• _Required task_
Return the full material exactly.

* Begin *

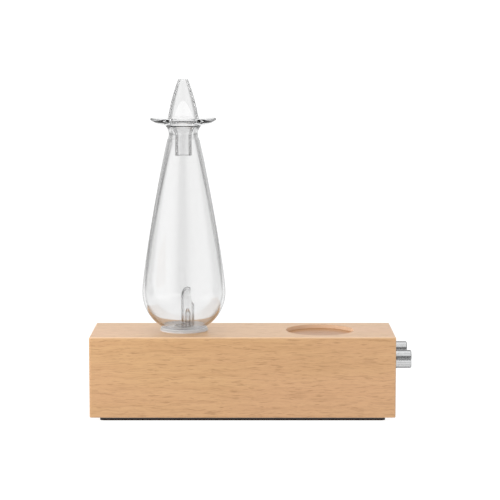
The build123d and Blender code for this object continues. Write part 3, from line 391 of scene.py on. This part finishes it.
# ---------------------------------------------------------------- materials
class Tree:
    """A material's node tree, with short calls for adding nodes to it."""

    def __init__(self, name):
        self.material = bpy.data.materials.new(name)
        self.material.use_nodes = True
        self.tree = self.material.node_tree
        self.surface = self.tree.nodes["Principled BSDF"]
        coordinates = self.add("TexCoord").outputs
        self.place = coordinates["Object"]
        self.normal = coordinates["Normal"]

    def add(self, kind, inputs=None, **settings):
        """A new shader node with its inputs, as values or links, and its settings."""
        node = self.tree.nodes.new("ShaderNode" + kind)
        for key, value in settings.items():
            setattr(node, key, value)
        for key, value in (inputs or {}).items():
            self.feed(node.inputs[key], value)
        return node

    def feed(self, socket, value):
        """Links a socket to another one, or sets its plain value."""
        if isinstance(value, bpy.types.NodeSocket):
            self.tree.links.new(value, socket)
        else:
            socket.default_value = value

    def set(self, **values):
        """Values or links for the surface shader; an underscore stands for a space."""
        for key, value in values.items():
            self.feed(self.surface.inputs[key.replace("_", " ")], value)

    def math(self, operation, a, b=0.0):
        node = self.add("Math", {0: a, 1: b}, operation=operation)
        return node.outputs[0]

    def vector(self, operation, a, b):
        node = self.add("VectorMath", {0: a, 1: b}, operation=operation)
        return node.outputs[0]

    def xyz(self, vector):
        """The X, Y and Z outputs of a vector."""
        return self.add("SeparateXYZ", {0: vector}).outputs

    def hypot(self, a, b):
        """The length of the hypotenuse on the sides a and b."""
        squares = self.math("ADD", self.math("MULTIPLY", a, a), self.math("MULTIPLY", b, b))
        return self.math("SQRT", squares)

    def grazing(self):
        """0 where the surface faces the eye and 1 at its outline."""
        return self.add("LayerWeight", {"Blend": 0.5}).outputs["Facing"]

    def noise(self, scale, detail=2.0, roughness=0.5, place=None, stretch=(1, 1, 1)):
        """Noise with scale features in a metre, multiplied along each axis by stretch."""
        spot = self.vector("MULTIPLY", place or self.place, [scale * s for s in stretch])
        node = self.add(
            "TexNoise", {"Vector": spot, "Scale": 1.0, "Detail": detail, "Roughness": roughness}
        )
        return node.outputs["Fac"]

    def level(self, value, low, high, to_low=0.0, to_high=1.0, smooth=True):
        """Carries value from the range low..high over to the range to_low..to_high."""
        kind = "SMOOTHSTEP" if smooth else "LINEAR"
        node = self.add(
            "MapRange",
            {"Value": value, "From Min": low, "From Max": high, "To Min": to_low, "To Max": to_high},
            interpolation_type=kind,
        )
        return node.outputs["Result"]

    def mix(self, share, a, b):
        """Colour a where share is 0 and colour b where it is 1."""
        node = self.add("Mix", data_type="RGBA")
        self.feed(node.inputs[0], share)
        self.feed(node.inputs[6], a)
        self.feed(node.inputs[7], b)
        return node.outputs[2]

    def bump(self, height, distance, strength=1.0):
        """A surface normal tilted by a height pattern, distance metres deep."""
        node = self.add("Bump", {"Height": height, "Distance": distance, "Strength": strength})
        return node.outputs["Normal"]


def rgb(r, g, b):
    return (r, g, b, 1.0)


def grey(value):
    return rgb(value, value, value)


def darker(colour, share):
    """A colour with each channel multiplied by share."""
    return rgb(*[channel * share for channel in colour[:3]])


# The round rest milled into the block's top, from the part's own mount.
rest = next(m for m in frame["record"]["mounts"] if m["name"] == "bottle_rest")
REST_X = rest["pos_m"][0]
REST_RADIUS = rest["dims"]["r_mm"] * MM

# How many times a mark repeats in a metre: along the grain, and twice across it.
DASH_GRAIN = (105, 1250, 1250)
LINE_GRAIN = (42, 1000, 1000)
FINE_GRAIN = (260, 2600, 2600)
STREAK_GRAIN = (9, 330, 330)
TONE_GRAIN = (7, 22, 22)
WANDER_GRAIN = (45, 60, 60)
WANDER_ACROSS = 0.004

REDDER_BEECH = rgb(0.51, 0.283, 0.155)
# Painted shade for the milled rest's floor and painted light for its wall.
REST_FLOOR_SHADE = rgb(0.285, 0.122, 0.034)
REST_WALL_LIGHT = rgb(0.78, 0.55, 0.38)
# Painted highlight on the rounded top edges.
EDGE_HIGHLIGHT = rgb(0.64, 0.45, 0.30)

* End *

• _Final answer_
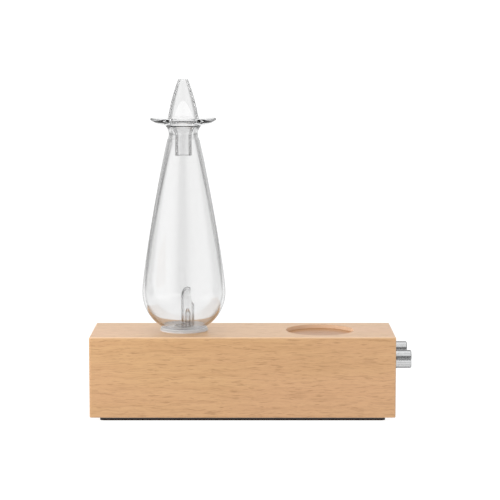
The build123d and Blender code for this object continues. Write part 3, from line 391 of scene.py on. This part finishes it.
# ---------------------------------------------------------------- materials
class Tree:
    """A material's node tree, with short calls for adding nodes to it."""

    def __init__(self, name):
        self.material = bpy.data.materials.new(name)
        self.material.use_nodes = True
        self.tree = self.material.node_tree
        self.surface = self.tree.nodes["Principled BSDF"]
        coordinates = self.add("TexCoord").outputs
        self.place = coordinates["Object"]
        self.normal = coordinates["Normal"]

    def add(self, kind, inputs=None, **settings):
        """A new shader node with its inputs, as values or links, and its settings."""
        node = self.tree.nodes.new("ShaderNode" + kind)
        for key, value in settings.items():
            setattr(node, key, value)
        for key, value in (inputs or {}).items():
            self.feed(node.inputs[key], value)
        return node

    def feed(self, socket, value):
        """Links a socket to another one, or sets its plain value."""
        if isinstance(value, bpy.types.NodeSocket):
            self.tree.links.new(value, socket)
        else:
            socket.default_value = value

    def set(self, **values):
        """Values or links for the surface shader; an underscore stands for a space."""
        for key, value in values.items():
            self.feed(self.surface.inputs[key.replace("_", " ")], value)

    def math(self, operation, a, b=0.0):
        node = self.add("Math", {0: a, 1: b}, operation=operation)
        return node.outputs[0]

    def vector(self, operation, a, b):
        node = self.add("VectorMath", {0: a, 1: b}, operation=operation)
        return node.outputs[0]

    def xyz(self, vector):
        """The X, Y and Z outputs of a vector."""
        return self.add("SeparateXYZ", {0: vector}).outputs

    def hypot(self, a, b):
        """The length of the hypotenuse on the sides a and b."""
        squares = self.math("ADD", self.math("MULTIPLY", a, a), self.math("MULTIPLY", b, b))
        return self.math("SQRT", squares)

    def grazing(self):
        """0 where the surface faces the eye and 1 at its outline."""
        return self.add("LayerWeight", {"Blend": 0.5}).outputs["Facing"]

    def noise(self, scale, detail=2.0, roughness=0.5, place=None, stretch=(1, 1, 1)):
        """Noise with scale features in a metre, multiplied along each axis by stretch."""
        spot = self.vector("MULTIPLY", place or self.place, [scale * s for s in stretch])
        node = self.add(
            "TexNoise", {"Vector": spot, "Scale": 1.0, "Detail": detail, "Roughness": roughness}
        )
        return node.outputs["Fac"]

    def level(self, value, low, high, to_low=0.0, to_high=1.0, smooth=True):
        """Carries value from the range low..high over to the range to_low..to_high."""
        kind = "SMOOTHSTEP" if smooth else "LINEAR"
        node = self.add(
            "MapRange",
            {"Value": value, "From Min": low, "From Max": high, "To Min": to_low, "To Max": to_high},
            interpolation_type=kind,
        )
        return node.outputs["Result"]

    def mix(self, share, a, b):
        """Colour a where share is 0 and colour b where it is 1."""
        node = self.add("Mix", data_type="RGBA")
        self.feed(node.inputs[0], share)
        self.feed(node.inputs[6], a)
        self.feed(node.inputs[7], b)
        return node.outputs[2]

    def bump(self, height, distance, strength=1.0):
        """A surface normal tilted by a height pattern, distance metres deep."""
        node = self.add("Bump", {"Height": height, "Distance": distance, "Strength": strength})
        return node.outputs["Normal"]


def rgb(r, g, b):
    return (r, g, b, 1.0)


def grey(value):
    return rgb(value, value, value)


def darker(colour, share):
    """A colour with each channel multiplied by share."""
    return rgb(*[channel * share for channel in colour[:3]])


# The round rest milled into the block's top, from the part's own mount.
rest = next(m for m in frame["record"]["mounts"] if m["name"] == "bottle_rest")
REST_X = rest["pos_m"][0]
REST_RADIUS = rest["dims"]["r_mm"] * MM

# How many times a mark repeats in a metre: along the grain, and twice across it.
DASH_GRAIN = (105, 1250, 1250)
LINE_GRAIN = (42, 1000, 1000)
FINE_GRAIN = (260, 2600, 2600)
STREAK_GRAIN = (9, 330, 330)
TONE_GRAIN = (7, 22, 22)
WANDER_GRAIN = (45, 60, 60)
WANDER_ACROSS = 0.004

REDDER_BEECH = rgb(0.51, 0.283, 0.155)
# Painted shade for the milled rest's floor and painted light for its wall.
REST_FLOOR_SHADE = rgb(0.285, 0.122, 0.034)
REST_WALL_LIGHT = rgb(0.78, 0.55, 0.38)
# Painted highlight on the rounded top edges.
EDGE_HIGHLIGHT = rgb(0.64, 0.45, 0.30)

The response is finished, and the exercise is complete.